Entries with model source code:

────────────────────

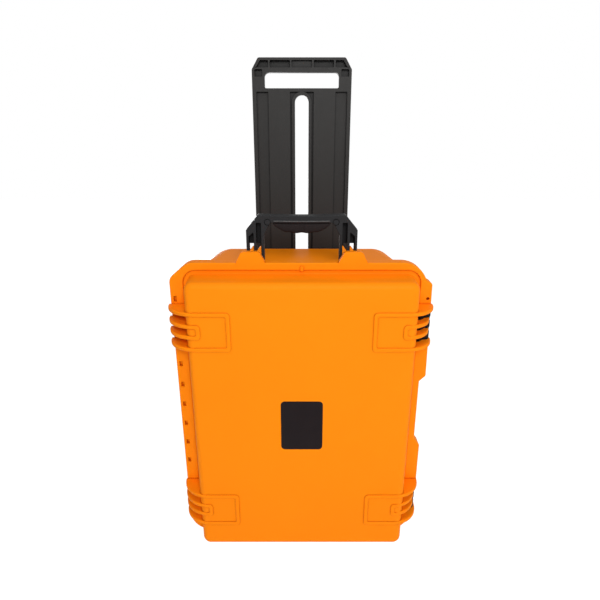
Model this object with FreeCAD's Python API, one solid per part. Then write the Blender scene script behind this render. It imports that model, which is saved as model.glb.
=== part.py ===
import FreeCAD, Part
import math
import os

# A wheeled hard case for a drone, standing upright on two wheels and two rubber feet. Its lid faces -Y and is
# hinged along the left edge, its latches are on the right edge, and the trolley slides on its back. The origin
# is on the floor under the centre of the case, +Z is up, and sizes are in millimetres.

# Overall sizes
case_width = 486.6        # hinge edge to latch edge, across the rims
case_depth = 297.0        # lid ribs to the cover on the back
rim_top = 614.0           # floor to the top of the rim
rim_bottom = 5.0          # floor to the underside of the rim
lid_depth = 64.3          # lid ribs to the parting plane

# Shells
wall = 4.0
lid_gap = 0.3             # lid rim to base rim
rim_reach = 33.3          # side of the tub to the edge of the rim
rim_over_tub = 22.0       # top of the tub to the top of the rim
rim_under_tub = 7.5       # underside of the tub to the underside of the rim
tub_corner = 16.0         # radius of the tub's corners
base_corner = 56.0        # radius of the base's two top corners at its back
face_round = 12.0         # rounding of the lid's face
lid_draft = 2.5           # how far the lid's walls lean in
back_round = 8.0          # rounding of the base's back edges
lid_flange = 12.0         # thickness of the lid's rim
base_flange = 13.7        # thickness of the base's rim
rim_round = 2.2           # rounding of the rim's front edges
moat_width = 8.5          # shallow channel in the lid's rim round the foot of its tub
moat_low_width = 3.2      # its width under the tub
moat_depth = 3.0
moat_round = 1.2
cove = 2.6                # hollow round where the lid's tub meets that channel

# Outline of the rims
rim_arc = 48.0            # large corner at the top right
foot_arc = 46.0           # large corner at the bottom left
bevel_x = 35.0            # bevelled corner at the top left
bevel_z = 29.0
toe_x = 34.0              # bevelled corner at the bottom right
toe_z = 37.0
rail_step = 12.0          # how far the latch rails stand out from the rim's right edge
rail_drop = 32.0          # top of the rim to the start of the upper latch rail
rail_shoulder = 18.0      # width of the slope at the top of that rail
rail_fall = 7.0           # its height
rail_lean = 3.0           # how far the rail's edge leans in beside the padlock eye
notch_under = 305.5       # top of the rim to the middle of the gap between the rails
notch_half = 65.5
notch_slant = 12.0        # height of the slope above the gap
notch_foot = 17.0         # height of the slope below it

# Ribs and fins
rib_raise = 2.0           # height of the ribs on the lid's face
rib_width = 7.3
rib_soft = 1.4            # rounding of the ribs
fin_soft = 2.2            # rounding of the fins
fin_root = 20.0           # how far inside the tub's side a fin starts
group_under = 115.5       # top of the rim to the middle of the upper rib group
lower_group = 105.7       # height of the middle of the lower rib group
outer_rib_height = 75.0   # across the two arms of an outer rib
inner_rib_height = 28.0
outer_end = 127.8         # centre line to the closed end of the outer ribs
inner_end = 182.0
base_fin_length = 68.0
fin_over_latch = 0.4      # how far the outer fins stand past the latch edge
fin_over_hinge = (4.4, 2.0)   # and the upper and lower fins past the hinge edge
fin_under_latch = 6.0     # edge of the rim to the shorter fins under a latch

# Hinge
hinge_in = 9.0            # edge of the rim to the hinge axis
hinge_behind = 4.0        # parting plane to the hinge axis
knuckle_radius = 6.5
knuckle_length = 20.0
knuckle_pitch = 44.32
first_knuckle = 102.5
hinge_end = 50.0          # least distance from the top of the rim to the last knuckle
hinge_pin_radius = 2.0
run_fit = 0.05            # radial clearance of a pin that something turns on
core_width = 6.2          # square pockets moulded in the hinge rim
core_height = 10.5
core_in = 8.7             # edge of the rim to the middle of a pocket
core_depth = 6.0

# Latches
latch_zone_edge = 14.0    # how far the rims are cut back under a latch
latch_well = 26.3         # how far the lid's rim is cut back between the fins for a latch's barrel
latch_pivot_in = 14.0     # edge of the rim to the latch pivot
latch_pivot_y = 50.0      # lid ribs to the latch pivot
latch_boss = 11.0         # radius of the barrel
latch_skin = 3.5
latch_side_gap = 1.2
latch_end_y = 131.0       # lid ribs to the free end of the lever
latch_inset = 1.3         # edge of the rim to the lever's outer face
latch_soft = 1.2
latch_toe = 5.0
latch_toe_gap = 0.6       # toe of the lever to the edge of the base's rim
latch_pin_radius = 2.2
button_long = 16.0
button_high = 24.0
button_y = 112.0          # lid ribs to the middle of the latch button
button_gap = 0.35
button_travel = 2.0
button_seat = 5.2         # lever's outer face to the floor of the button's window
latch_spring_radius = 4.6
latch_spring_wire = 0.8
padlock_radius = 3.2
padlock_in = 9.8          # edge of the rim to the padlock eye
padlock_under = 68.1      # top of the rim to the padlock eye

# Seal, badge and foam
seal_width = 4.0
seal_depth = 3.0
seal_out = 6.0            # inside wall of the lid to the seal's centre line
badge_half_width = 40.0
badge_under = 308.3       # top of the rim to the middle of the badge
badge_height = 106.5
badge_thick = 1.4
badge_sunk = 0.2
badge_corner = 8.0
foam_gap = 2.5
foam_seat = 0.3           # foam to the shell behind it and to the next foam
lid_foam_free = 3.5       # parting plane to the lid foam
insert_free = 1.5         # parting plane to the foam insert
foam_floor = 30.0
pocket_corner = 14.0
pocket_low = 42.5         # underside of the tub to the lowest pocket
pocket_land = 25.0        # foam between two rows of pockets
pocket_side = 60.0        # side of the tub to the widest pocket
charger_height = 50.0
middle_row = 120.0        # height of the controller's pocket
battery_height = 45.0
battery_width = 80.0
pocket_over = 52.0        # top of the drone's pocket to the top of the tub
drone_deep = 120.0
controller_deep = 85.0
charger_deep = 70.0

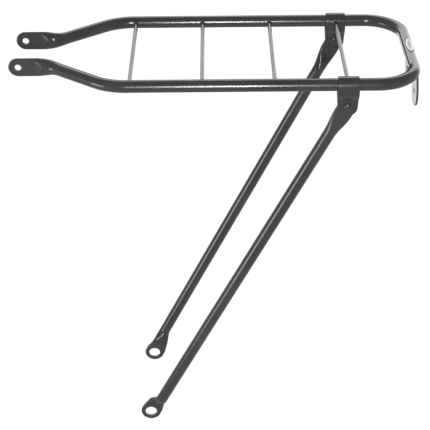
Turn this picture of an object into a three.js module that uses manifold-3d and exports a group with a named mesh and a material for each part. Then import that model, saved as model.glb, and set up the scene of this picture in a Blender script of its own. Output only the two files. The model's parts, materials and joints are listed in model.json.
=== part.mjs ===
// Bicycle rear luggage carrier: one bent tube hoop, four cross rods, two
// saddle clips and two stays that fold on rivets under the rails.
// Millimetres. +X to the bicycle's rear, +Y to its right side, +Z up.
// Origin: midpoint of the front bolt axis, between the two front tongues.

import * as THREE from 'three';
import { mergeVertices } from 'three/addons/utils/BufferGeometryUtils.js';
import Module from 'manifold-3d';

const wasm = await Module();
wasm.setup();

// ---- driving dimensions ----

// tube
const tubeDiameter = 12;
const tubeWall = 1.2;
const seamGap = 0.4; // the two walls of a flattened end stay this far apart inside

// hoop
const hoopLength = 380; // front bolt axis to the centre of the rear bar
const railSpacing = 147; // rail centre to rail centre
const rearCornerRadius = 38;
const tongueSpacing = 60.9; // middle of one front tongue to middle of the other
const neckAngle = 36.9; // the front arms turn in by this, in degrees
const neckEnd = 32.3; // front bolt axis to the corner where an arm meets its tongue
const tongueBendRadius = 22;
const shoulderRadius = 50; // where an arm meets its rail
const tongueHeight = 18.8; // a 12 mm tube pressed flat is half its girth wide
const tongueFlat = 19; // bolt axis to where the tongue starts to swell
const tongueSwell = 19; // flat to full round
const boltHoleDiameter = 6.5;

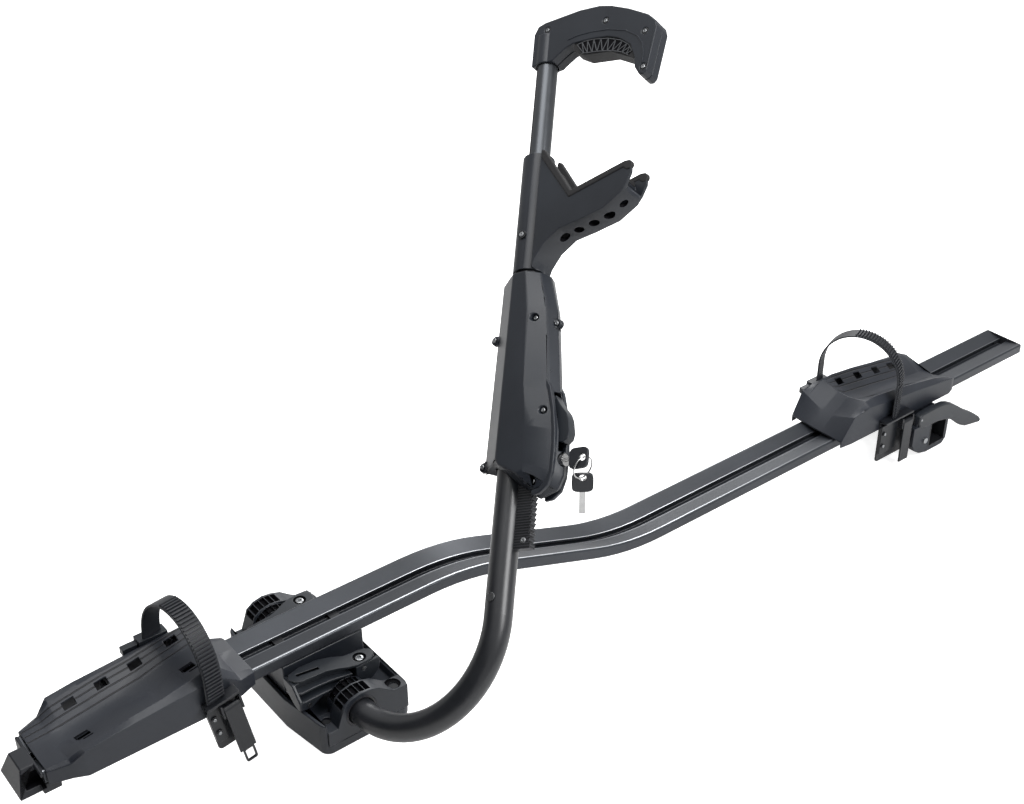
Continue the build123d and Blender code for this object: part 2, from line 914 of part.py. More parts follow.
# The arm tube: in through the bush, round the bend and straight up
pin_slot_low = slide_pin_along - slide_travel - slide_pin_radius - 2 * moving_gap
pin_slot_high = slide_pin_along + slide_pin_radius + 2 * moving_gap
pin_slot_half = slide_pin_radius + moving_gap
bend_middle = pivot_point + lean_line * arm_bend_radius
bend_centre_line = bend_middle - lean_line * (arm_bend_radius * cos(radians(arm_turn / 2)))
bend_mid_point = bend_centre_line - across * (arm_bend_radius * sin(radians(arm_turn / 2)))
with BuildPart() as arm_tube:
    with BuildLine() as arm_path:
        Line(pivot_point + across * tube_inside, pivot_point)
        ThreePointArc(pivot_point, bend_mid_point, tube_foot)
        Line(tube_foot, arm_point(0, straight_length))
    with BuildSketch(
        Plane(origin=pivot_point + across * tube_inside, x_dir=(1, 0, 0), z_dir=(0, -1, 0))
    ):
        Circle(tube_radius)
        Circle(tube_radius - tube_wall, mode=Mode.SUBTRACT)
    sweep(path=arm_path.line)
    with BuildSketch(reach_section(0, (pin_slot_low + pin_slot_high) / 2)):
        Rectangle(pin_slot_high - pin_slot_low, 2 * pin_slot_half)
    extrude(amount=-2 * tube_radius, mode=Mode.SUBTRACT)
    with BuildSketch(side_section(0, stop_rivet_along)):
        Circle(stop_rivet_radius + seat_gap)
    extrude(amount=2 * tube_radius, mode=Mode.SUBTRACT)
arm_tube.part.label = "arm_tube"
export_step(arm_tube.part, "parts/arm_tube.step")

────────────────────

§ What needs to be done
Begin with the first line of the listing and copy exactly through the line that contains "# is on the", please, keeping both ends and leaving out everything after.

§ Written answer
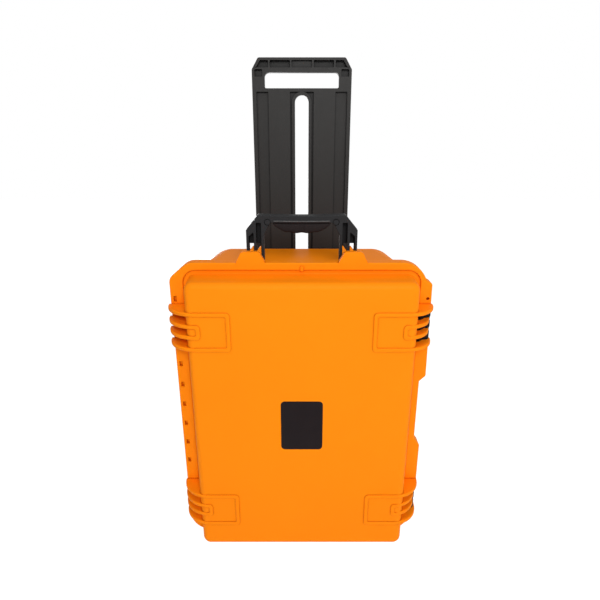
Model this object with FreeCAD's Python API, one solid per part. Then write the Blender scene script behind this render. It imports that model, which is saved as model.glb.
=== part.py ===
import FreeCAD, Part
import math
import os

# A wheeled hard case for a drone, standing upright on two wheels and two rubber feet. Its lid faces -Y and is
# hinged along the left edge, its latches are on the right edge, and the trolley slides on its back. The origin
# is on the floor under the centre of the case, +Z is up, and sizes are in millimetres.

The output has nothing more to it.